Dengan semangat dan kreativitas, Heri dan Sigit telah berhasil menciptakan momen-momen berharga, tidak hanya bagi diri mereka, tetapi juga bagi masyarakat sekitar yang haus akan ilmu pengetahuan dan seni.

Pada 2008, Heri dan Sigit kemudian mengubah taman bacaan itu menjadi Komunitas Lereng Medini (KLM). Nama Medini, diambil dari nama perkebunan teh Medini yang berada di lereng sebelah barat Gunung Ungaran. Komunitas Lereng Medini merupakan ruang bagi siapa pun untuk belajar, berekspresi, dan menumbuhkan minat baca tanpa batas strata.
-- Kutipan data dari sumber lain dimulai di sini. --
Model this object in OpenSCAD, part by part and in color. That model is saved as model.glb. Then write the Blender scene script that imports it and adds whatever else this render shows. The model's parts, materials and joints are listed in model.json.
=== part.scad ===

Berdiri sejak tahun 2008, kegiatan komunitas itu menjelma menjadi oase budaya di pedesaan: tempat anak-anak belajar membaca puisi, petani berbagi kisah, dan ibu-ibu rumah tangga menulis pengalaman hidup mereka.

Lebih dari sekadar komunitas sastra, Lereng Medini menjadi simbol kolaborasi dan pemberdayaan. Heri memadukan kegiatan literasi dengan pengembangan ekonomi kreatif: dari membuat produk dengan kutipan sastra, hingga menggelar wisata edukasi literasi di kaki gunung. Ia membuktikan bahwa cinta pada kata-kata dapat menjadi sumber daya yang menyejahterakan.

Bagi Heri, semua yang ia lakukan bukan tentang popularitas, tapi tentang keberlanjutan. Ia ingin membangun kebiasaan berpikir dan berimajinasi di masyarakat desa. “Kalau anak-anak desa bisa menulis kisah mereka sendiri, berarti mereka sudah punya kesadaran untuk bermimpi,” katanya dengan mata berbinar. Dari pandangannya, tampak keyakinan seorang pejuang sunyi yang percaya bahwa perubahan besar sering lahir dari langkah kecil di pelosok negeri.




Kini, Heri Chandra Santoso bukan hanya dikenal sebagai pegiat literasi dari Kendal, tapi juga sebagai inspirasi bagi banyak orang yang ingin membangun Indonesia dari desa. Dalam kesederhanaannya, ia mengajarkan arti sejati dari semangat Astra: Cinta Tanah Air, Semangat untuk Membangun, dan Keyakinan bahwa setiap insan dapat menjadi cahaya bagi lingkungannya.

 “Melalui cahaya sastra yang ia nyalakan di Lereng Medini, Heri Chandra Santoso menunjukkan bahwa membangun bangsa tidak selalu dengan beton dan baja — kadang cukup dengan kata, kepedulian, dan hati yang tulus.”